全国水土里ネット
公式サイトへ移動します

信濃の疏水

飯伊地域

天竜川沿岸の農業を支える 竜東井(りゅうとうい)

竜東井

竜東井は全長約11㎞の幹線水路です。松川町生田の天竜川左岸から取水し、豊丘村・喬木村の天竜川沿岸の農地約260haを潤しています。竜東井の歴史は、「間夫井」と「竜東一貫水路」を統合して整備されたのが始まりです。
 間夫井の歴史は古く、旧河野村(豊丘村)の新田開発に伴う用水確保のため、延宝5年(1677年)には天竜川の取入れが完成し新田を潤しました。しかし、豪雨の度に河床が低下、その都度、取入口を上流へ移動しました。
 一方、旧神稲村(豊丘村)、喬木村ではそれぞれ天竜川から用水を取入れていましたが、昭和13年、豪雨で取入口の被災と河床低下が生じ、取水が困難となりました。そこで両用水を合わせ、昭和16年に「竜東一貫水路」として整備されました。
 その後、昭和28年7月の災害により間夫井、竜東一貫水路とも取入口が破壊され、両井水を統合する構想が持ち上がりました。
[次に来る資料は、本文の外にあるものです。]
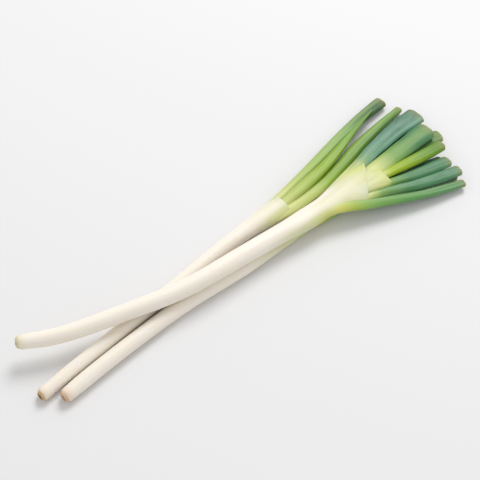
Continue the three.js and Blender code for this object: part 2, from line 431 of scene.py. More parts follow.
# Directions round a neck in which the reach of its sheath is worked out
THETA = np.arange(72) * TURN / 72
FACING = np.stack([np.cos(THETA), np.sin(THETA)], 1)


def leaf_ovals(shaft, leaves, s):
    """Where the leaves cross planes square to the neck: centres, half sizes and which exist."""
    centre, tangent, across, upward, _ = shaft.at(s)
    rows = np.arange(len(s))
    places, sizes, there = [], [], []
    for leaf in leaves:
        ahead = np.einsum("kj,mj->km", tangent, leaf.centre)
        ahead = ahead - np.sum(tangent * centre, 1)[:, None]
        first = (ahead > 0).argmax(1)
        i = np.clip(first, 1, len(leaf.s) - 1)
        share = -ahead[rows, i - 1] / (ahead[rows, i] - ahead[rows, i - 1])
        point = leaf.centre[i - 1] + (leaf.centre[i] - leaf.centre[i - 1]) * share[:, None]
        away = point - centre
        places.append(np.stack([np.sum(away * across, 1), np.sum(away * upward, 1)], 1))
        lean = np.clip(np.sum(leaf.tangent[i] * tangent, 1), 0.75, 1)
        sizes.append(leaf.half[i] / np.stack([lean, np.ones_like(lean)], 1))
        there.append((first > 0) & (ahead.max(1) > 0))
    return places, sizes, there


def oval_reach(half):
    """How far ovals of these half sizes reach in each direction, (rings, directions)."""
    return np.hypot(half[:, :1] * FACING[:, 0], half[:, 1:] * FACING[:, 1])


def hug(shaft, leaves, s, let_go):
    """How far a sheath drawn round the leaves reaches in each direction, (rings, directions).

    let_go is the stretch beyond the mouth over which it sinks under each leaf's own skin, or None
    for a leaf that it keeps inside.
    """
    beyond = (s - shaft.length) / MM
    reaches = []
    for place, size, there, stretch in zip(*leaf_ovals(shaft, leaves, s), let_go):
        reach = place @ FACING.T + oval_reach(size) + SHEATH_CLEARANCE
        if stretch:
            reach = reach - LET_GO_DEPTH * smoothstep(*stretch, beyond)[:, None] ** 1.6
        reaches.append(np.where(there[:, None], reach, -1.0))
    return np.max(reaches, 0)


class Outline:
    """The outline of a skin round a shaft: its middle and its radius in each direction phi."""

    def __init__(self, s, reach, phi, ease):
        reach = blur(reach, ease)
        quarter = len(THETA) // 4
        self.s = s
        across = (reach[:, 0] - reach[:, 2 * quarter]) / 2
        upward = (reach[:, quarter] - reach[:, 3 * quarter]) / 2
        self.middle = np.stack([across, upward], 1)
        about = reach - self.middle @ FACING.T
        lean = np.cos(phi[:, None] - THETA[None, :])
        limits = about[:, None, :] / np.maximum(lean, 0.05)[None]
        radius = np.where(lean[None] > 0.05, limits, 1.0).min(2)
        self.radius = self.blurred_round(radius, 2.0)

    @staticmethod
    def blurred_round(radius, width):
        reach = int(3 * width)
        wrapped = np.concatenate([radius[:, -reach:], radius, radius[:, :reach]], 1)
        return np.stack([np.convolve(row, bell(reach, width), "valid") for row in wrapped])

    def at(self, s, phi, inset):
        """Across and upward places at lengths s, (rings, sides)."""
        sides = range(len(phi))
        radius = np.stack([np.interp(s[:, j], self.s, self.radius[:, j]) for j in sides], 1)
        radius = radius - np.minimum(inset, MOST_INSET * radius)
        across, upward = (np.interp(s, self.s, self.middle[:, i]) for i in (0, 1))
        return across + radius * np.cos(phi), upward + radius * np.sin(phi)


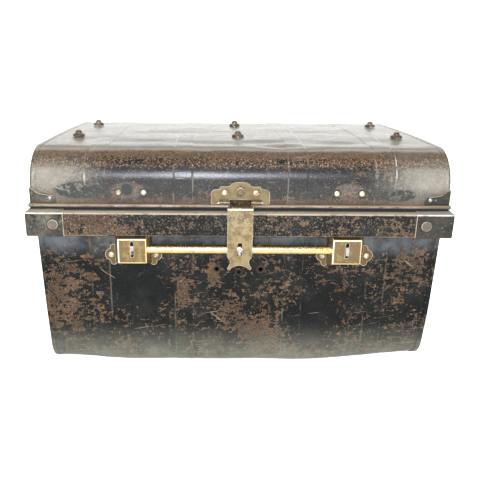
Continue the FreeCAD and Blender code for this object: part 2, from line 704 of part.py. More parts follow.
def stud_places():
    """Place and upright of each stud, square to the crowned top."""
    rise = math.sqrt(LID_CROWN_R ** 2 - STUD_Y ** 2)
    return [(Vector(x, y, crown_z + rise), Vector(0, y, rise).normalize())
            for x in (-STUD_X, 0, STUD_X) for y in (-STUD_Y, STUD_Y)]


def stud(place, upright):
    """Hat-shaped wear stud: brim, flared neck, crown with a rounded top, shank clenched under the sheet."""
    under = -SHEET - LAP_GAP
    tail_r = STUD_SHANK_R * RIVET_TAIL_SHARE
    return turned([(0, STUD_HEIGHT), (STUD_TOP_R, STUD_HEIGHT), (STUD_DOME_R, STUD_HEIGHT - STUD_SHOULDER),
                   (STUD_DOME_R + 0.4, STUD_FLANGE_H * 2), (STUD_FLANGE_R, STUD_FLANGE_H * 0.6),
                   (STUD_FLANGE_R, LAP_GAP), (STUD_SHANK_R, LAP_GAP), (STUD_SHANK_R, under),
                   (tail_r, under), (STUD_SHANK_R, under - STUD_TAIL_H), (0, under - STUD_TAIL_H)],
                  place, upright)


def lid_studs():
    return [stud(place, upright) for place, upright in stud_places()]


def old_hasp_places():
    height = BODY_HEIGHT + OLD_HASP_HEIGHT
    return [Vector(side * BOX_X + step * OLD_HASP_HALF_SPACING, -lid_half_depth, height)
            for side in (-1, 1) for step in (-1, 1)]


def old_hasp_rivets():
    """Brass rivets of two side hasps that are gone: heads straight on the lid sheet."""
    return [rivet(place - Y * LAP_GAP, -Y, BRASS_RIVET_R, BRASS_RIVET_HEAD_R, BRASS_RIVET_HEAD_H,
                  SHEET + LAP_GAP) for place in old_hasp_places()]


# ================================================================= centre hasp
def hasp_rivet_places():
    height = hasp_plate_foot + HASP_RIVET_HEIGHT
    return [Vector(x, -hasp_plate_face, height) for x in (-HASP_RIVET_X, HASP_RIVET_X)]


def hasp_boss_place():
    return Vector(0, -hasp_plate_face, hasp_plate_foot + HASP_RIVET_HEIGHT + 1.2)


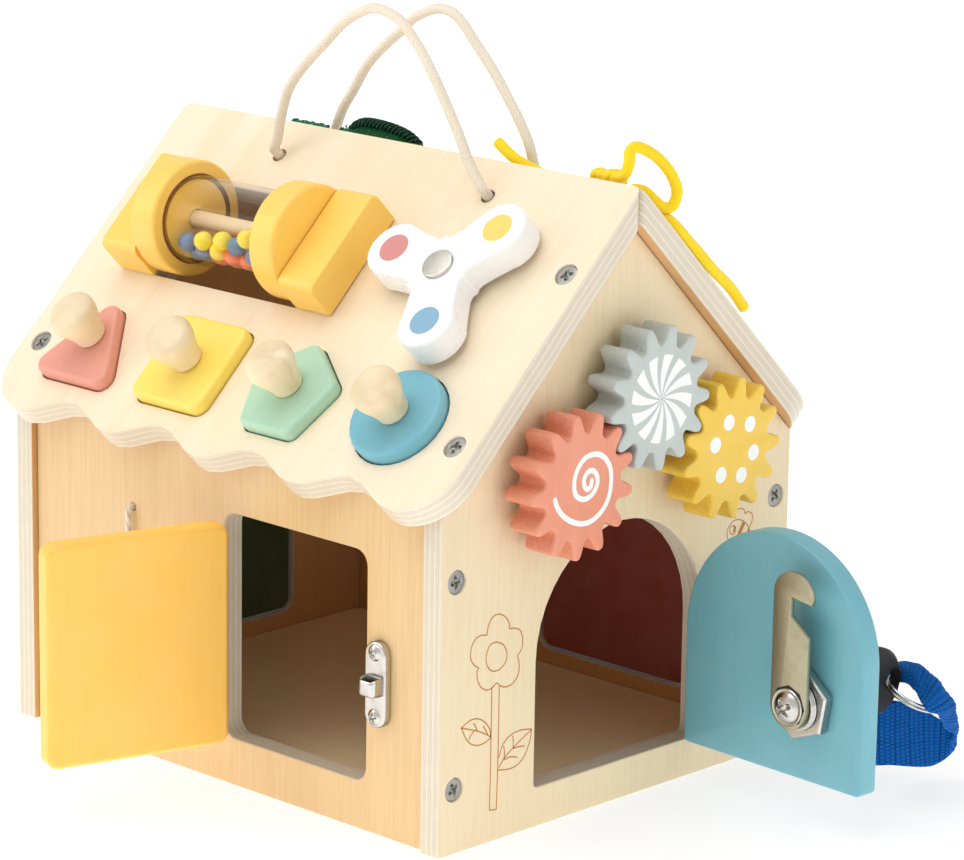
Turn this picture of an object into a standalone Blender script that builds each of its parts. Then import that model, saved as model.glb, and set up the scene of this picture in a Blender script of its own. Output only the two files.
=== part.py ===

昭和29年1月に着工し、トンネル工事では落盤が起こるなど難航したものの、約600m上流に取入口を移動し、昭和31年春に「竜東井」が完成しました。
 天竜川沿岸の水田は、天竜川堤防が整備された明治以降の開田が多く、この竜東井により、安定した水利用が可能となりました。現在もその恩恵を受け、水稲栽培を中心に、イチゴやキュウリなどの施設園芸が行われています。
 近年は、竜東井に平行して竜東一貫道路が整備され、商業地化・宅地化が進み、昔の面影は薄れてきましたが、先人が苦労して引いてきた水とその歴史は後世にも語り継いでいきたいものです。
2011年9月掲載

◦ 災害と河床低下により、昭和44年にさらに300m上流に取入口を移動し、現在に至る。
◦ 「まぶ」とは隧道や坑道を指し、取入口付近の岸壁を掘り抜き、水を運んだことから間夫井と呼ばれる。